Fast Changes on the Energy Front
Sometimes, progress is remarkably swift. One of the big energy stories running through all the conversations in Aspen is the transformative power of shale gas in North America-and its potential transformative power for the world. Ten years ago, shale gas wasn't part of the energy equation, and in just the past few years it has completely changed the country's energy outlook and led to a significant reduction in carbon emissions.

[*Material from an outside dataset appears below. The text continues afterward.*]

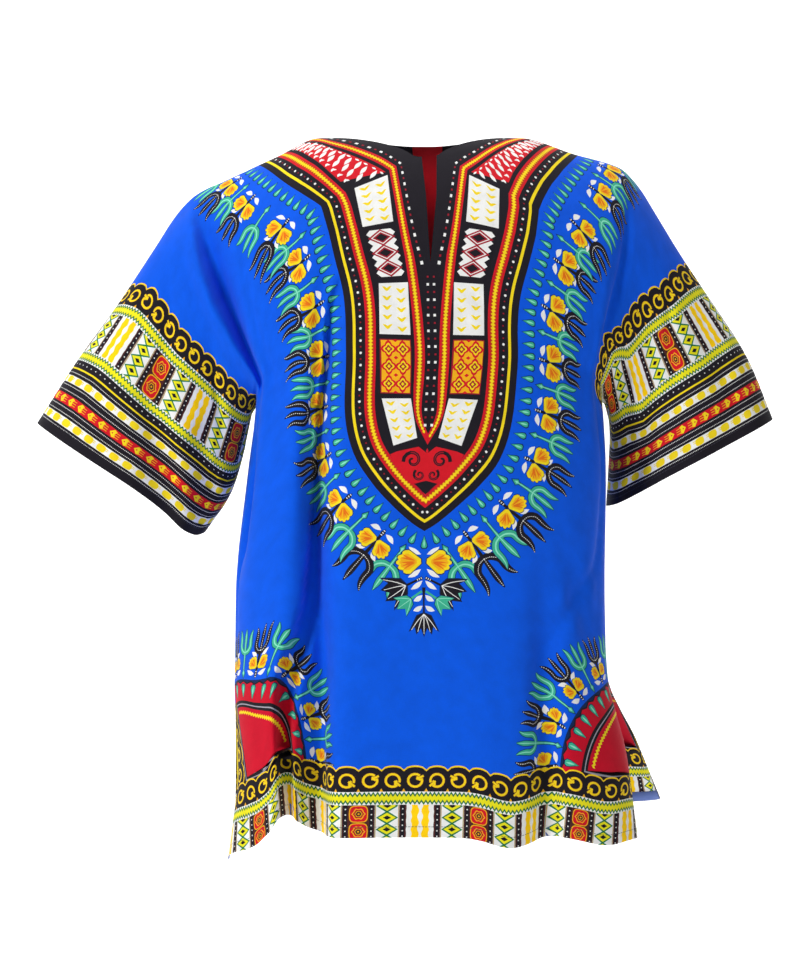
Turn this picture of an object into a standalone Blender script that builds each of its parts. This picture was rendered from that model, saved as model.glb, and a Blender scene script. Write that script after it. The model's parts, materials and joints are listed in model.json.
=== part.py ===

Panelists have also shared many powerful examples of fast-changing energy landscapes at the local and regional level. Chris Kibarian recounted how when he was living in the South Caucasus in the mid-90s, when things fell apart and gasoline became very expensive and difficult to acquire, within just a year most people had converted their gasoline vehicles to natural gas. 
 
Michael Levi pointed to Brazil, which made a policy decision in 70s to switch away from gasoline, so most cars there today are able to run on either gas or ethanol. Jeffrey Logan said that in some parts of the U.S., rooftop solar is becoming so prevalent that it is a threat to local utilities.
 
Again and again, energy sessions at the Festival have offered inspiring stories of how quickly a newly discovered resource or disruptive technology can shift the energy equation, given the right social and economic conditions. However, despite all this good news, a global energy revolution can't happen overnight, due to the sheer size and complexity of the world's energy sector.
 
Our Big Battle is With Time
At Saturday morning's energy session, the focus was on Shell Oil Company's use of scenarios. The discussion focused on what we can learn from two scenarios developed by Shell to explore how economic, political, and social forces will shape the global energy system and environment for the next century.
 
The current scenarios, which can be explored in depth on the company's website, posit a "Mountains" future and an "Oceans" future. The two scenarios are also on display at the Festival in Shell's Discovery Theater, where attendees can take an interactive poll to determine which of the two scenarios they think is more likely to dominate.
 
The point of the scenarios is not to predict the future, but to establish boundaries. According to Shell CEO Marvin Odum, the scenarios create a corporate sandbox where executives can play and make decisions for themselves. "Once you jump into the sandbox and are surrounded by people who are challenging you on every front, it really opens your mind and gets you to a better place," Odum said.
 
Jeremy Bentham, who heads up Shell's Scenarios Team, explained that both scenarios have positive and troubling elements: "The question is not Mountains or Oceans - it's going to be a mix - but how do you achieve the best of both worlds, rather than falling into the worst of both."
 
The Shell scenarios look out 100 years because in many cases that's how long it will take to see significant change. And one of the big lessons of scenario-based thinking, according to Bentham, is that the real battle isn't between different energy sources, such as fossil fuels and renewables.
 
"The big battle is with time," Bentham said. "One aspect of time that people sometimes neglect is the global scale of the energy industry. If solar sees 25 percent growth each year over 30 years that will get you 1 percent of the total global system-that's just how big the system is."
 
When an audience member asked about the possibility of fusion energy as a solution, Bentham said that even if fusion actually became viable in the next 10 or 20 years, it would take until 2070 for it to register in any meaningful way in the global energy system.
 
Meanwhile, the clock is ticking on climate change. "Both scenarios show our C02 emissions can reach zero in 100 years," Bentham said. "The problem is that we need to reach that point in 50 years."
 
The Time for Action is Now
What can a concerned citizen do? Panelists have repeatedly pointed to advocacy as an essential part of the equation. At Friday's "Powering Tomorrow" session, Kibarian closed the discussion by asking the four panelists to offer one thing everyone can do.
 
Kristina Johnson said that each of us can be a leader in what we do in our homes and daily lives to be more energy efficient, and that people in the position to buy renewable energy should do so. Jeffrey Logan said people should contact their representatives, telling them how they feel, and agreed that we should pay attention to our personal energy-use behavior. "It sounds superficial," he said, "But on a massive scale with 310 million people it makes a difference."
 
Mick Sawka said to forget about improving energy technology because there are enough people working on the issue and those problems are getting solved. He urged the audience to spend time instead on changing behavior, changing politics, and on financing energy projects if you have the means to do so. Michael Levi also urged people to be sure their representatives are backing good policies across the board.
 
In other words: be an energy leader in your own life, get inspired by the many reasons for optimism, and channel your frustration into speaking up on behalf of the planet and future generations.